# Thread: Does it matter when you use the initial conditions?

1. ## Does it matter when you use the initial conditions?

So if we have, for instance, dy/dx=e^(2x)*e^(3y), we separate and integrate and get

e^(-3y)/-3=e^(2x)/2+C

Suppose we have IC y(0)=1.

Could I just plug in to this and get C, or should I first solve for y explicitly before I get C, or does it not matter?

2. Solving for "y" would get you an equation in y that is equivalent to what you are solving for. It's like solving y=x^2 for x, and then plugging in (2, 4) - you will get the exact same relation.

TLRL. No it does not.

3. You must have y(x)= before you can apply the IC. Take the natural log of both sides to solve for y, then apply the condition.

4. Originally Posted by mmattson07
You must have y(x)= before you can apply the IC. Take the natural log of both sides to solve for y, then apply the condition.
That is not needed. You are not solving for Y, you are solving for C. If the goal was, as in implicit differentiation, to create an equation of A in B, then yes, you would solve for A. That's not what is being done here. y(0)=1, is a roundabout way of saying (well not roundabout it has a meaning) the point (0, 1) satisfies this equation. Direct substitution works.

Also, if you did solve for Y, you would get an EQUIVALENT statement. Every algebraic operation you do on the equation to get it in terms of Y (assuming it is a correct one) would be equivalent to the original statement you started with. Knowing that, why not just use the equation given?
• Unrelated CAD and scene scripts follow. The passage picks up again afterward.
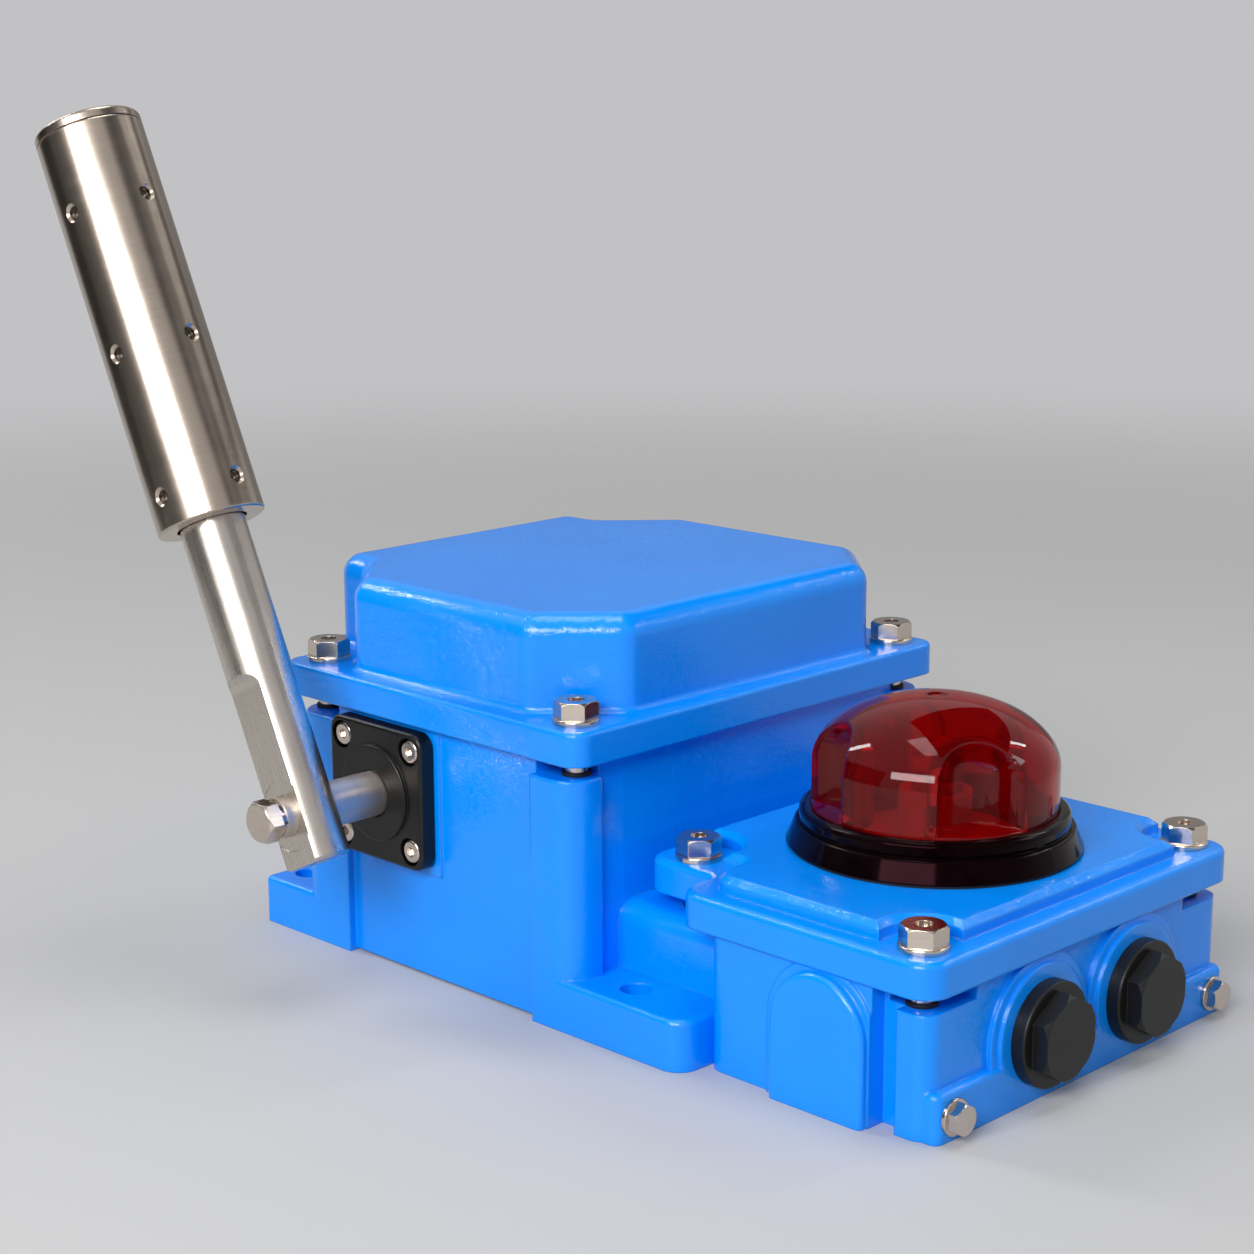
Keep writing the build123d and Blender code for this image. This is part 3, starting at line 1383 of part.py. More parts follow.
def cable_plugs():
    """Blanking plugs: round collar, chamfered hexagon and a shank in the entry."""
    collar = rod_z(plug_collar_diameter / 2, 0, plug_collar_thickness)
    collar = fillet(collar.edges().sort_by(Axis.Z)[-1], 0.5)
    head = hexagon_prism(plug_hex_flats, plug_hex_height, plug_hex_chamfer)
    collar -= rod_z(plug_collar_diameter / 2 - plug_seal_inset, -1, plug_seal_thickness)
    shank = rod_z(entry_diameter / 2 - plug_shank_clearance, -plug_shank_length, plug_seal_thickness)
    plug = collar + Pos(0, 0, plug_collar_thickness) * head + shank
    return [Pos(entry_face_x, y, entry_z) * Rot(0, 90, 0) * plug for y in entry_places()]


def plug_seals():
    bore = entry_diameter / 2
    outer = plug_collar_diameter / 2 - plug_seal_inset
    seals = []
    for y in entry_places():
        ring = rod_x(outer, entry_face_x, entry_face_x + plug_seal_thickness, y, entry_z)
        seals.append(ring - rod_x(bore, entry_face_x - 1, entry_face_x + plug_seal_thickness + 1, y, entry_z))
    return seals


def earth_screws():
    screw = hex_bolt(earth_screw_diameter, earth_screw_flats, earth_screw_head, earth_screw_length, 0.5)
    seat_x = ledge_face_x + earth_washer_thickness
    return [Pos(seat_x, side * earth_screw_y, earth_screw_z) * Rot(0, 90, 0) * screw for side in (-1, 1)]


def earth_washers():
    ring = washer(earth_washer_diameter, earth_screw_diameter + 2 * thread_clearance, earth_washer_thickness)
    return [Pos(ledge_face_x, side * earth_screw_y, earth_screw_z) * Rot(0, 90, 0) * ring for side in (-1, 1)]


def pole_places():
    span = block_length - 2 * block_end_land
    pitch = span / (block_poles - 1)
    return [index * pitch - span / 2 for index in range(block_poles)]


def terminal_block():
    """Stepped moulded block with a clamp well and two wire mouths for each pole."""
    half_x = block_width / 2
    half_y = block_length / 2
    top = block_seat_z + block_height
    body = block((block_x - half_x, -half_y, block_seat_z), (block_x + half_x, half_y, top))
    for side in (-1, 1):
        low_x, high_x = sorted((block_x + side * (half_x - block_step_depth), block_x + side * (half_x + 1)))
        body -= block((low_x, -half_y - 1, top - block_step_height), (high_x, half_y + 1, top + 1))
    for y in pole_places():
        body -= rod_z(block_screw_diameter / 2 + 0.3, top - 4, top + 1, block_x - 3.5, y)
        body -= rod_z(block_screw_diameter / 2 + 0.3, top - 4, top + 1, block_x + 3.5, y)
    for x, y in block_screw_places():
        body -= rod_z(block_screw_diameter / 2 + 0.3, block_seat_z - 1, top + 1, x, y)
    return body


def terminal_screws():
    """Clamp screws in the wells of the terminal block."""
    floor = block_seat_z + block_height - 4
    screws = []
    for y in pole_places():
        for side in (-1, 1):
            x = block_x + side * 3.5
            screws.append(rod_z(block_screw_diameter / 2, floor, floor + block_screw_height + 1, x, y))
    return screws


def block_screws():
    top = block_seat_z + block_height
    screws = []
    for x, y in block_screw_places():
        shank = rod_z(block_screw_diameter / 2, terminal_floor + 1, top, x, y)
        screws.append(shank + rod_z(block_screw_diameter / 2 + 1.5, top, top + 2, x, y))
    return screws


def nodes():
    """Every named node with its solids."""
    bolts = cover_bolt_places()
    terminal_bolts = terminal_bolt_places()
    bridge_drop = terminal_cover_thickness + terminal_rim_z - bridge_top_z
    column_drop = terminal_cover_thickness + terminal_column_gap
    middles = switch_middles()
    return {
        "housing": housing(),
        "main_cover": main_cover(),
        "main_cover_cord": sealing_cord(chamber_cavity_outline(), chamber_rim_z),
        "main_cover_bolts": bolt_group(bolts, flange_top_z, [bolt_drop] * 4),
        "main_cover_washers": washer_group(bolts, flange_top_z),
        "main_cover_captive_rings": captive_rings(bolts, [column_top_z] * 4),
        "terminal_cover": terminal_cover(),
        "terminal_cover_cord": sealing_cord(terminal_cavity_outline(), terminal_rim_z),
        "terminal_cover_bolts": bolt_group(
            terminal_bolts, terminal_seat_z, [bridge_drop] * 2 + [column_drop] * 2),
        "terminal_cover_washers": washer_group(terminal_bolts, terminal_seat_z),
        "terminal_cover_captive_rings": captive_rings(
            terminal_bolts, [bridge_top_z] * 2 + [terminal_column_top_z] * 2),
        "bearing_flange": bearing_flange(),
        "bearing_flange_gasket": flange_gasket(),
        "bearing_flange_screws": flange_screws(),
        "shaft_seal": shaft_seal(),
        "shaft_bush": shaft_bush(),
        "rear_bush": rear_bush(),
        "lever_shaft": lever_shaft(),
        "shaft_retaining_ring": shaft_retaining_ring(),
        "lever_arm": lever_arm(),
        "lever_spring_washer": lever_spring_washer(),
        "lever_bolt": lever_bolt(),
        "lever_set_screw": lever_set_screw(),
        "roller_tube": roller_tube(),
        "roller_cap": roller_cap(),
        "roller_bushes": roller_bushes(),
        "roller_grub_screws": roller_grub_screws(),
        "roller_retaining_ring": roller_retaining_ring(),
        "mechanism_frame": mechanism_frame(),
        "frame_screws": frame_screws(),
        "drive_collar": drive_collar(),
        "collar_screw": collar_screw(),
        "return_spring": return_spring(),
        "cam_warning": cam_disc(warning_lobe_half_angle, middles[0]),
        "cam_stop": cam_disc(stop_lobe_half_angle, middles[1]),
        "cam_screws": cam_screws(),
        "microswitch_warning": microswitch(middles[0]),
        "microswitch_stop": microswitch(middles[1]),
        "microswitch_arms": follower_arms(),
        "microswitch_rollers": follower_rollers(),
        "microswitch_screws": microswitch_screws(),
        "lamp_gasket": lamp_gasket(),
        "lamp_base_ring": lamp_base_ring(),
        "lamp_screws": lamp_screws(),
        "lamp_holder": lamp_holder(),
        "lamp_bulb": lamp_bulb(),
        "lamp_lens": lamp_lens(),
        "cable_plugs": cable_plugs(),
        "cable_plug_seals": plug_seals(),
        "earth_screws": earth_screws(),
        "earth_washers": earth_washers(),
        "terminal_block": terminal_block(),
        "terminal_screws": terminal_screws(),
        "terminal_block_screws": block_screws(),
    }


def save(name, shape):
    solids = shape if isinstance(shape, list) else [shape]
    loose = [solid for item in solids for solid in item.solids()]
    export_step(Compound(children=loose) if len(loose) > 1 else loose[0], f"parts/{name}.step")


os.makedirs("parts", exist_ok=True)
for node_name, node_shape in nodes().items():
    save(node_name, node_shape)
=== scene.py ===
"""Looks of a belt misalignment switch: blue enamelled castings, a steel roller lever and a red lamp.

Metres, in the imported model's own frame: +Z up, +X from the switch chamber to the terminal box,
and the lever on the -Y side.
"""

import json

import bpy
import numpy as np
from mathutils import Matrix, Vector


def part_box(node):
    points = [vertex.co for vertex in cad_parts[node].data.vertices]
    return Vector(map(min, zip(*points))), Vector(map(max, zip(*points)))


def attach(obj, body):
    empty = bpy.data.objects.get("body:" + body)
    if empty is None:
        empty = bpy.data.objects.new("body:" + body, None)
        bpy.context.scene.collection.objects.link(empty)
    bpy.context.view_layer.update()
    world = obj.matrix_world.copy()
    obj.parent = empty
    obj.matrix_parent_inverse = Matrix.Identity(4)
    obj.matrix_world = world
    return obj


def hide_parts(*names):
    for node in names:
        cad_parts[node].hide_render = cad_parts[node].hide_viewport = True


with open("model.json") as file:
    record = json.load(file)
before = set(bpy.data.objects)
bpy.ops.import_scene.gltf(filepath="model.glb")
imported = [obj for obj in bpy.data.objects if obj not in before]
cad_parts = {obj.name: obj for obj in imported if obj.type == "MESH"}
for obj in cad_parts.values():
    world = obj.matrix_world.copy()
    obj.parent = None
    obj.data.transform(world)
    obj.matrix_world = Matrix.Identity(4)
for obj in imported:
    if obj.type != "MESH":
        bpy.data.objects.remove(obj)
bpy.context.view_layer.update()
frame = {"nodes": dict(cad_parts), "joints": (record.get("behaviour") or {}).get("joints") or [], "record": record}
nodes = frame["nodes"]
joints = {joint["name"]: joint for joint in frame["joints"]}
node_slots = {part["node"]: part["material_slot"] for part in frame["record"]["subparts"]}
MM = 0.001
WHITE = "#ffffff"

# The camera that took the photograph, solved from points on the part
IMAGE_SIZE = 1254
FOCAL_PIXELS = 2481.76
SENSOR_WIDTH = 36.0
CLIP_NEAR = 0.01
CLIP_FAR = 50
CAMERA_PLACE = (0.4724, -0.4722, 0.2357)
CAMERA_RIGHT = (0.7096, 0.7046, -0.0040)
CAMERA_UP = (-0.1523, 0.1589, 0.9755)
CAMERA_BACK = (0.6880, -0.6916, 0.2201)

# The studio: a floor disc that fades into the backdrop, the level of the room's own light,
# and the two places that lamps and cards face
FLOOR_RADIUS = 2.2
FLOOR_RINGS = 23
FLOOR_SIDES = 96
FLOOR_FADE_START = 0.45
FLOOR_FADE_END = 1.3
FLOOR_COLOUR = "#bcbcbc"
BACKDROP_COLOUR = "#c2c2c4"
ROOM_LIGHT = 0.25
SWITCH_MIDDLE = (0.03, 0.0, 0.08)
ROLLER_MIDDLE = (-0.091, -0.097, 0.198)

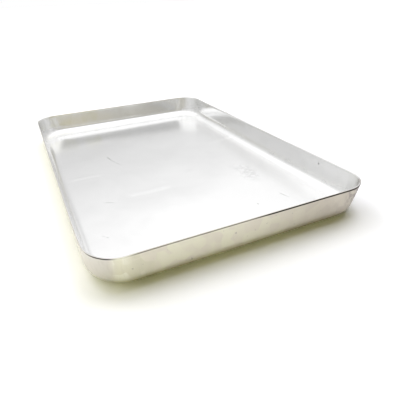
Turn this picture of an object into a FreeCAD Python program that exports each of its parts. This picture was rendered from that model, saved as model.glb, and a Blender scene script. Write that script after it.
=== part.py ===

5. Ok.....So here's what is confusing me....when can you just group up the constants...for instance....let me show you the full solution I have:

We have dy/e^(3y)=e^(2x)dx

Integrating gives

-e^(-3y)/3+C1=e^(2x)/2+C2

But we just make the constant on the right hand C and forget about the one on the left hand to get:

-e^(-3y)/3=(e^(2x)/2)+C

Now multiply both sides by -3 (we need to solve for y directly, as well as for C, so we may as well do that first):

e^(-3y)=-(3e^(2x)/2)-3C, but we can just keep -3C as C, right? So it would be:

e^(-3y)=(-3e^(2x)/2)+C

Now we take logs of both sides...someone told me you have to write it as:

-3y=ln(-3e^(2x)/2+C), but since ln(C) is still a constant, can't you just have the C outside the parentheses as well?? Then, just divide by 3, but the real thing that is giving me troubles is wondering how long you can just keep grouping the constants together for (as in applying ln to a constant just gives another constant, dividing a constant by a constant gives a constant, can you keep grouping them until the very end, or is there some point where this is not allowed?)

I hope this question is clear. Thanks.